If one travels from Carrara along the Via Aurelia, in a northerly direction towards Sarzana, then turns off towards the sea, just a few hundred metres into the plain, surrounded by fields, meadows and vineyards, one stumbles across ruins including an amphitheatre, a few houses, granaries and streets, floor plans of temples, and the sparse remains of a cathedral from the High Middle Ages, as well as a very interesting museum. Because the sea was around two kilometres further inland at that time, remains of a port, at which rowing boats and sailing ships were loaded with marble and agricultural products for transportation, can be found right here at the former mouth of the Magra river. Cheese from this region has adopted the crescent moon as its identifier or trademark: moon is luna in Italian, giving its name to Luni.
This white Marmi du Luni from the Apuan Alps now began increasingly to displace that from Greece. Throughout the entire Mediterranean region, unique temple complexes, tombstones, statues and splendid palaces were created from this fine material. Relics of this period in Rome include the Pantheon (built by Agrippa in 26 BC), the Pyramid of Cestius, the Temple of Apollo Palatinus, the Concordia Temple, the Trajan’s Forum, the Trajan’s Column and the magnificent Arch of Titus, to name just a few. These historic buildings were all erected in the first 150 years AD.
Excavations in the Roman city of Pompeii, buried under ash following the eruption of Vesuvius in 79 AD, show us that the unpleasant habit of drawing on facades, doorways, statues and friezes was widespread even then. Today’s equivalent are known as graffiti artists.
The archaeologists carrying out the excavation found writing on house walls including election campaign slogans, attractive special offers, promises to recover stolen valuables for a reward, and offensive language. One man complained that, although he did have a Venus, she was only made of marble.
Marble from Luni was the most commonly used form between the Roman emperors Vespasian (69–79) and Commodus (180–192). It was not until the reign of Emperor Septimus Severus (193–211) that marble from Greece began to regain significance, and a movement back towards Greek culture grew up.

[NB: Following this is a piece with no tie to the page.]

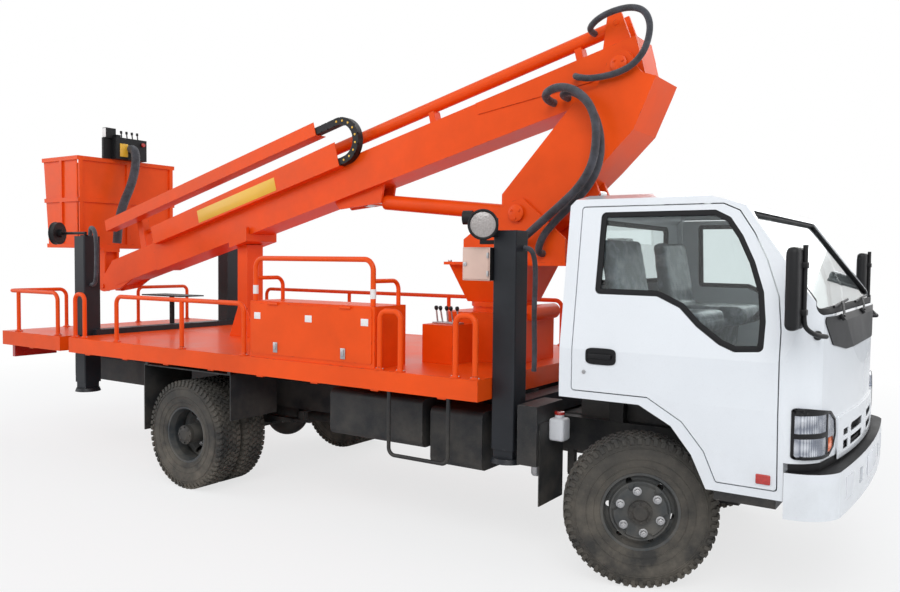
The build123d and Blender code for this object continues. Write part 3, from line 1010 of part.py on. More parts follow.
# Hose from the end of the inner boom up to the basket's controls
with BuildPart() as hose_basket:
    x, z = BASKET_FRONT_X + 57, BASKET_TOP_Z
    hose([(x + 53.3, 180, z + 110), (x + 115, 180, z + 110), (x + 146, 180, z + 20), (x + 150, 160, z - 120),
          (x + 150, 110, z - 280), (x + 145, 40, z - 430), (x + 142, -10, z - 580), (x + 140, -30, z - 730),
          (x + 140, -40, z - 845)], 42)
save(hose_basket, "hose_basket")

# Hoses of the outriggers, and the rear post's corrugated sleeve
with BuildPart() as hoses_chassis:
    hose([(2020.4, -800, 1790), (2066, -800, 1790), (2092, -800, 1720), (2096, -800, 1600), (2090, -800, 1450),
          (2094, -800, 1300), (2098, -800, 1180), (2092, -795, 1080)], 15)
    hose([(-2229.6, -800, 1470), (-2178, -800, 1470), (-2138, -812, 1540), (-2118, -820, 1680), (-2118, -820, 1820),
          (-2145, -812, 1915), (-2195, -802, 1962), (-2250, -792, 1962), (-2250, -792, 1890.6)], 18)
save(hoses_chassis, "hoses_chassis")


# Wheels: each is drawn about its own axle, its outer face towards +Y, and then set in place
def rim_form(outward, dish, nut_y, hub, drum):
    """One steel wheel about the Y axis: barrel, disc at dish, wheel nuts on nut_y, hub and drum as (from, to, radius)."""
    edge = RIM_W / 2
    with BuildPart() as wheel:
        with BuildSketch(Plane.XY):
            with BuildLine():
                Polyline((FLANGE_R, -edge), (FLANGE_R, -edge + 10), (RIM_R, -edge + 18), (RIM_R - 14, -32), (RIM_R - 14, 32),
                         (RIM_R, edge - 18), (FLANGE_R, edge - 10), (FLANGE_R, edge), (RIM_R - RIM_WALL, edge - 4),
                         (RIM_R - 14 - RIM_WALL, 36), (RIM_R - 14 - RIM_WALL, -36), (RIM_R - RIM_WALL, -edge + 4), close=True)
            make_face()
        revolve(axis=Axis.Y)
        with BuildSketch(Plane.XY):
            with BuildLine():
                Polyline((50, dish), (138, dish), (165, dish - outward * 34), (RIM_R - 13, dish - outward * 44),
                         (RIM_R - 13, dish - outward * 58), (160, dish - outward * 46), (134, dish - outward * 12),
                         (50, dish - outward * 12), close=True)
            make_face()
        revolve(axis=Axis.Y)
        with BuildSketch(Plane(origin=(0, dish + outward * 20, 0), z_dir=(0, -outward, 0))) as holes:
            with PolarLocations(150, WHEEL_BOLTS, start_angle=NUT_TURN + 30):
                SlotOverall(62, 34)
        extrude(holes.sketch, amount=100, mode=Mode.SUBTRACT)
        for start, end, radius in (hub, drum):
            rod((0, start, 0), (0, end, 0), radius)
        if nut_y is not None:
            with BuildSketch(Plane(origin=(0, nut_y, 0), z_dir=(0, nut_y / abs(nut_y), 0))) as nuts:
                with PolarLocations(BOLT_CIRCLE / 2, WHEEL_BOLTS, start_angle=NUT_TURN):
                    RegularPolygon(NUT_R, 6)
            extrude(nuts.sketch, amount=26)
    return wheel.part


def tyre_form():
    """A road tyre with rounded shoulders about the Y axis, its bore on the rim's seat."""
    half = TYRE_W / 2
    bead = RIM_R + TYRE_TO_RIM
    edge = RIM_W / 2
    with BuildPart() as tyre:
        with BuildSketch(Plane.XY):
            with BuildLine():
                Polyline((TYRE_R - 10, half - 22), (TYRE_R, half - 42), (TYRE_R, -half + 42), (TYRE_R - 10, -half + 22))
                ThreePointArc((TYRE_R - 10, -half + 22), (TYRE_R - 85, -half), (FLANGE_R + 1, -edge + 10.5))
                Polyline((FLANGE_R + 1, -edge + 10.5), (bead, -edge + 19), (bead, edge - 19), (FLANGE_R + 1, edge - 10.5))
                ThreePointArc((FLANGE_R + 1, edge - 10.5), (TYRE_R - 85, half), (TYRE_R - 10, half - 22))
            make_face()
        revolve(axis=Axis.Y)
    return tyre.part


def set_form(shape, place, label):
    with BuildPart() as placed:
        with Locations(place):
            add(shape)
    save(placed, label)


TYRE = tyre_form()
for side, name in ((-1, "right"), (1, "left")):
    swing = radians(STEER_DEG)
    arm = FRONT_WHEEL_Y - KINGPIN_Y
    x = FRONT_AXLE_X - side * arm * sin(swing)
    y = side * (KINGPIN_Y + arm * cos(swing))
    turned = Location((x, y, TYRE_R), (0, 0, STEER_DEG))
    front_rim = rim_form(side, side * 80, side * 80, (-side * 60, side * 100, 62), (-side * 60, side * 66, DRUM_R))
    set_form(front_rim, turned, f"wheel_front_{name}")
    set_form(TYRE, turned, f"tyre_front_{name}")

    knuckle = Plane(origin=(FRONT_AXLE_X, side * KINGPIN_Y, 0), x_dir=(cos(swing), sin(swing), 0), z_dir=(0, 0, 1))
    plate_y = side * (arm - 60.5)
    with BuildPart() as upright:
        rod((0, 0, 335), (0, 0, 525), KINGPIN_R)
        for low, high in ((340, 389.7), (470.3, 520)):
            rod((0, 0, low), (0, 0, high), 38)
            span_box(-38, 38, 0, plate_y, low, high)
        rod((0, plate_y - side * 12, TYRE_R), (0, plate_y, TYRE_R), 150)
        span_box(-150, 0, -16, 16, 288, 340)
        rod((-130, 0, 280), (-130, 0, 330), 20)
        span_box(-40, 40, 0, plate_y, 288, 345)
    with BuildPart() as upright_bored:
        add(upright.part)
        rod((-130, 0, 270), (-130, 0, 310), 44, mode=Mode.SUBTRACT)
        rod((-130, 0, 272), (-130, 0, 312), 9)
    set_form(upright_bored.part, Location(knuckle), f"knuckle_{name}")

# Tie rod between the two steering arms
ARM_X = FRONT_AXLE_X - 130 * cos(radians(STEER_DEG))
ARM_DY = -130 * sin(radians(STEER_DEG))
with BuildPart() as tie:
    rod((ARM_X, -KINGPIN_Y + ARM_DY, 290), (ARM_X, KINGPIN_Y + ARM_DY, 290), 13)
    for side in (-1, 1):
        y = side * KINGPIN_Y + ARM_DY
        rod((ARM_X, y, 274), (ARM_X, y, 306), 24)
    for side in (-1, 1):
        y = side * KINGPIN_Y + ARM_DY
        rod((ARM_X, y, 260), (ARM_X, y, 320), 9 + PIN_GAP, mode=Mode.SUBTRACT)
save(tie, "tie_rod")

for side, name in ((-1, "right"), (1, "left")):
    middle = (REAR_INNER_Y + REAR_OUTER_Y) / 2
    offset_y = middle - REAR_INNER_Y
    inner = rim_form(side, side * offset_y, None, (-side * 124.5, side * offset_y, 90), (-side * 124.5, side * 60, DRUM_R))
    outer = rim_form(-side, -side * offset_y, -side * (offset_y - 12), (-side * offset_y, side * 92, 70),
                     (-side * offset_y, -side * (offset_y - 40), 85))
    with BuildPart() as pair:
        for y, shape in ((REAR_INNER_Y, inner), (REAR_OUTER_Y, outer)):
            with Locations((REAR_AXLE_X, side * y, TYRE_R)):
                add(shape)
    save(pair, f"wheel_rear_{name}")
    with BuildPart() as twin:
        for y in (REAR_INNER_Y, REAR_OUTER_Y):
            with Locations((REAR_AXLE_X, side * y, TYRE_R)):
                add(TYRE)
    save(twin, f"tyre_rear_{name}")
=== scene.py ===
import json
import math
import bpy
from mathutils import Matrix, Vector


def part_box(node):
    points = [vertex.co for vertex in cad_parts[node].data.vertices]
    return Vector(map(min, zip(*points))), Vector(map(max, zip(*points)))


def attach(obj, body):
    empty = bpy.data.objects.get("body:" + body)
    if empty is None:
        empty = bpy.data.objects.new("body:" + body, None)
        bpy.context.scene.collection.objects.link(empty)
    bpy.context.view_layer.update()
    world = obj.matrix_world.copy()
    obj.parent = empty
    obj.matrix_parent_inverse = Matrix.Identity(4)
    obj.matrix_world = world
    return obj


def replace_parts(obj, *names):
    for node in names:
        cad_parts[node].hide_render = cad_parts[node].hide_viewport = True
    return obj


bl_info = {
    "name": "Cherry picker truck",
    "version": (1, 0, 0),
    "blender": (4, 5, 0),
    "location": "View3D > Sidebar > Truck",
    "description": "Finishes the solid frame of a cherry picker truck with paint, tyres, hoses and fittings",
    "category": "Add Mesh",
}

import bpy
from bpy.props import FloatProperty, FloatVectorProperty, IntProperty, PointerProperty
from mathutils import Matrix, Vector

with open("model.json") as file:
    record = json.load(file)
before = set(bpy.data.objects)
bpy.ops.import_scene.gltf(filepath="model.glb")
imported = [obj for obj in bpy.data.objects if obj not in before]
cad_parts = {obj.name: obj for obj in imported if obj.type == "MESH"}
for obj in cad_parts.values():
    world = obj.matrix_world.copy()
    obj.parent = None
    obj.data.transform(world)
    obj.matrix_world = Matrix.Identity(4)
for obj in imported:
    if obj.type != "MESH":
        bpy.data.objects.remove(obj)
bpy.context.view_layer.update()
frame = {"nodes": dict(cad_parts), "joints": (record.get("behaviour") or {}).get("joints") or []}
JOINTS = {joint["name"]: joint for joint in frame["joints"]}

# The truck's own reference places, in metres
DATUM_X = 2.730
KNUCKLE = (DATUM_X - 0.396, 2.926)
BOOM_ANGLE = math.radians(14.7)
DOOR_SKIN_Y = 0.9755
DECK_FOOT_Z = 1.0345
SLEW_CENTRE_X = 1.430
FULL_TURN = 2 * math.pi
UP = (0, 0, 1)
SIDES = ((-1, "right"), (1, "left"))
# Each axle's tyre offsets, depths of its nuts' and hubs' faces, and hub radius
AXLES = {"front": ((0.0,), 0.080, 0.100, 0.062), "rear": ((-0.12, 0.12), 0.000, 0.212, 0.070)}

# The camera stands where the photograph was taken
CAMERA_PLACE = (4.297, -4.987, 1.718)
CAMERA_TURN = math.radians(33.67)
CAMERA_DIP = math.radians(2.53)
CAMERA_ROLL = math.radians(0.59)
CAMERA_LENS = 32.8

# Soft lamps: name, place, width and power
LAMPS = (("key", (6.0, -9.0, 8.5), 7.0, 640.0), ("fill", (-9.0, -7.0, 6.0), 8.0, 330.0),
         ("back", (1.0, 10.0, 7.0), 8.0, 270.0), ("nose", (11.0, 1.5, 4.0), 5.0, 170.0))
LAMP_AIM = Vector((0, 0, 1.2))
FLOOR_WIDTH = 80
FLOOR_FADE = (4.0, 9.0)


def colour_choice(name, description, default):
    return FloatVectorProperty(name=name, description=description, subtype="COLOR", default=default, min=0, max=1)


class TruckColours(bpy.types.PropertyGroup):
    """Colours of the truck's finishes"""
    orange: colour_choice("Lift paint", "Paint of the boom, deck and basket", (0.83, 0.080, 0.004))
    white: colour_choice("Cab paint", "Paint of the cab and its bumper", (0.79, 0.815, 0.84))
    black: colour_choice("Frame paint", "Paint of the frame, posts and tanks", (0.016, 0.017, 0.019))
    rubber: colour_choice("Tyre rubber", "Colour of the tyres", (0.030, 0.029, 0.027))
    dust: colour_choice("Road dust", "Colour of the dust on low parts", (0.23, 0.20, 0.16))


def length_choice(name, description, default, low, high):
    return FloatProperty(name=name, description=description, default=default, min=low, max=high, unit="LENGTH")


class TruckSizes(bpy.types.PropertyGroup):
    """Sizes of the fittings"""
    tread_blocks: IntProperty(name="Tread blocks", description="Blocks round each row of a tyre's tread",
                              default=58, min=20, max=90)
    tread_depth: length_choice("Tread depth", "Depth of the tyres' grooves", 0.011, 0.004, 0.02)
    nut_radius: length_choice("Wheel nut", "Radius over the corners of a wheel nut", 0.0170, 0.01, 0.03)
    seal_width: length_choice("Window seal", "Width of the rubber round each window", 0.028, 0.01, 0.06)


# Shader tools that the finishes share
GROUPS = {}
FINISH = {}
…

As the mighty Imperium Romanum (Roman Empire), which had enjoyed its greatest period of expansion under Emperor Trajan (98–117), slowly came to an end, funds for constructing housing and cities also became tight and, in particular, there was no more money for exclusive buildings made from expensive marble. When the three-storey Arch of Constantine was built in 315 to honour Emperor Constantine the Great (306–337), the builders used some second-hand marble, i.e. older reliefs from the reigns of previous Emperors were reused. It was clear that this economic development would also have far-reaching consequences for the marble industry in Luni. The town of Luni was forgotten.
Later, a new settlement grew up not far away, and was first named Luni Nova, and then Sergiana. The town became an episcopal seat in 1204. Sarzana (as it is called today) is the birthplace of Tommaso Parentucelli (1397), who became Pope in 1447. Nicholas V is considered the first Renaissance Pope (until 1455). He crowned Emperor Friedrich III in 1452, lived through the Turks conquering Constantinople in 1453 and founded the Vatican Library. Sarzana is home to a cathedral built from white marble – an outstanding example of the Gothic architecture of the mid-14th Century.

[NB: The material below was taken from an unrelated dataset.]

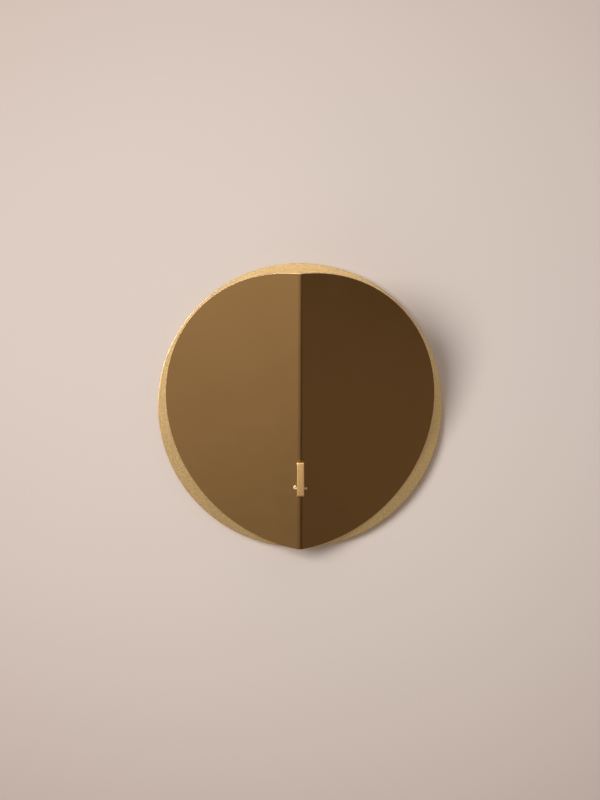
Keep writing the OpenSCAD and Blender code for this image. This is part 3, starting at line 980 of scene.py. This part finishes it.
class Room:
    """The world's node tree: soft light from a plain room, by direction."""

    def __init__(self):
        world = bpy.data.worlds.new("studio")
        world.use_nodes = True
        bpy.context.scene.world = world
        self.tree = world.node_tree
        where = self.tree.nodes.new("ShaderNodeTexCoord").outputs["Generated"]
        split = self.tree.nodes.new("ShaderNodeSeparateXYZ")
        self.tree.links.new(where, split.inputs["Vector"])
        self.x, self.y, self.z = (split.outputs[axis] for axis in "XYZ")

    def span(self, value, start, end):
        """0 before start, 1 after end, and smooth between them."""
        node = self.tree.nodes.new("ShaderNodeMapRange")
        node.interpolation_type = "SMOOTHSTEP"
        node.inputs["From Min"].default_value = start
        node.inputs["From Max"].default_value = end
        self.tree.links.new(value, node.inputs["Value"])
        return node.outputs["Result"]

    def column(self, stops):
        linear = self.tree.nodes.new("ShaderNodeMapRange")
        linear.inputs["From Min"].default_value = -1.0
        self.tree.links.new(self.z, linear.inputs["Value"])
        node = self.tree.nodes.new("ShaderNodeValToRGB")
        node.color_ramp.interpolation = "B_SPLINE"
        while len(node.color_ramp.elements) < len(stops):
            node.color_ramp.elements.new(0.5)
        for element, (position, colour) in zip(node.color_ramp.elements, stops):
            element.position, element.color = position, tuple(colour) + (1.0,)
        self.tree.links.new(linear.outputs["Result"], node.inputs["Fac"])
        return node.outputs["Color"]

    def mix(self, factor, one, two):
        node = self.tree.nodes.new("ShaderNodeMix")
        node.data_type = "RGBA"
        self.tree.links.new(factor, node.inputs["Factor"])
        for socket, value in (("A", one), ("B", two)):
            if isinstance(value, tuple):
                node.inputs[socket].default_value = value + (1.0,)
            else:
                self.tree.links.new(value, node.inputs[socket])
        return node.outputs["Result"]


def make_room():
    room = Room()
    sharp_turn, soft_turn = room.span(room.x, -0.08, 0.06), room.span(room.x, -0.45, 0.10)
    turn = room.mix(room.span(room.z, -0.45, -0.2), sharp_turn, soft_turn)
    ahead = room.mix(turn, room.column(ROOM_LEFT), room.column(ROOM_AHEAD))
    front = room.mix(room.span(room.x, 0.22, 0.45), ahead, room.column(ROOM_RIGHT))
    around = room.mix(room.span(room.y, -0.05, 0.05), front, (0.60, 0.52, 0.465))
    seen = room.tree.nodes.new("ShaderNodeLightPath").outputs["Is Camera Ray"]
    room.tree.links.new(room.mix(seen, around, BACKDROP), room.tree.nodes["Background"].inputs["Color"])


def make_light():
    make_room()
    area_light("window", (-1.5, -2.4, 0.60), (0, 0, 0), (1.5, 1.2), 79.0, (1.0, 0.985, 0.965))
    area_light("softbox", (-0.2, -2.2, 0.80), (0, 0, 0), (0.9, 0.7), 6.5, (1.0, 0.98, 0.95))
    area_light("behind", (-1.6, 2.2, 1.4), (0, 0, 0), (1.6, 1.2), 40.0, (1.0, 0.98, 0.96))


# ---------------------------------------------------------------- assembly

back_disc()
folded_shade()
arm_bar()
lock_pin()
candle_cup()
cup_screw()
arm_screws()
spring_washers()
rail_studs()
rail_nuts()
dress("rail_washers", ZINC, 0.1 * MM)
dress("arm_plate", POWDER_COAT, 0.25 * MM)
dress("hanger_rail", POWDER_COAT, 0.25 * MM)
dress("wall_plate", POWDER_COAT, 0.25 * MM)
dress("bumpers", RUBBER, 0.4 * MM)
make_stage()
make_light()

Even in the Middle Ages, i.e. the period after antiquity, marble delivery in the quarries of the Apuan Alps was not entirely stopped, although it now almost exclusively served the towns in the immediate vicinity and the church. It was not until the downfall of the Middle Ages at the start of the 15th Century that marble enjoyed a revival; the beautiful stone with its unique and aristocratic character was in demand once again.
In the meantime, however, the good Roman roads had fallen into disrepair and it had become impossible to transport the blocks, some weighing many tonnes, over land. Only the town of Carrara, with the little Carrione river, had a small port with suitable loading options for blocks, slabs, columns and statues. Marble from Carrara, as it was now known, could be exported once again. The marble industry in the Apuan Alps finally enjoyed a revival again, and export to ever further-flung cities in Italy and Europe followed.
The artist and sculptor Michaelangelo himself came to Carrara time and again, staying in a house near the cathedral, to choose blocks for his magnificent sculptures. “I can see them, they are already in the mountain, I just have to get them out,” he apparently once said. It was later disproved that his marble came from the mountain of Altissimo, above Pietrasanta in the Alta Versilia. Michelangelo apparently took the statuario (statue marble) for this unique and entrancing works from the quarries between Torano and Gioia, near Carrara. The block for David, which stands in Florence, came from Colonnata.
The marble deposits and basins in the Triassic limestones and dolomites stretch throughout almost the entire Apuan Alps region. The purity, colouring, pattern etc., as well as the locality and above all the reality of transporting the marble, were decisive when it came to extraction.
It was not until the 17th Century that quarries were opened and marble successfully extracted in the mountains around Massa. And since the 19th Century, marble from the Apuan Alps has conquered the world with its fascinating beauty.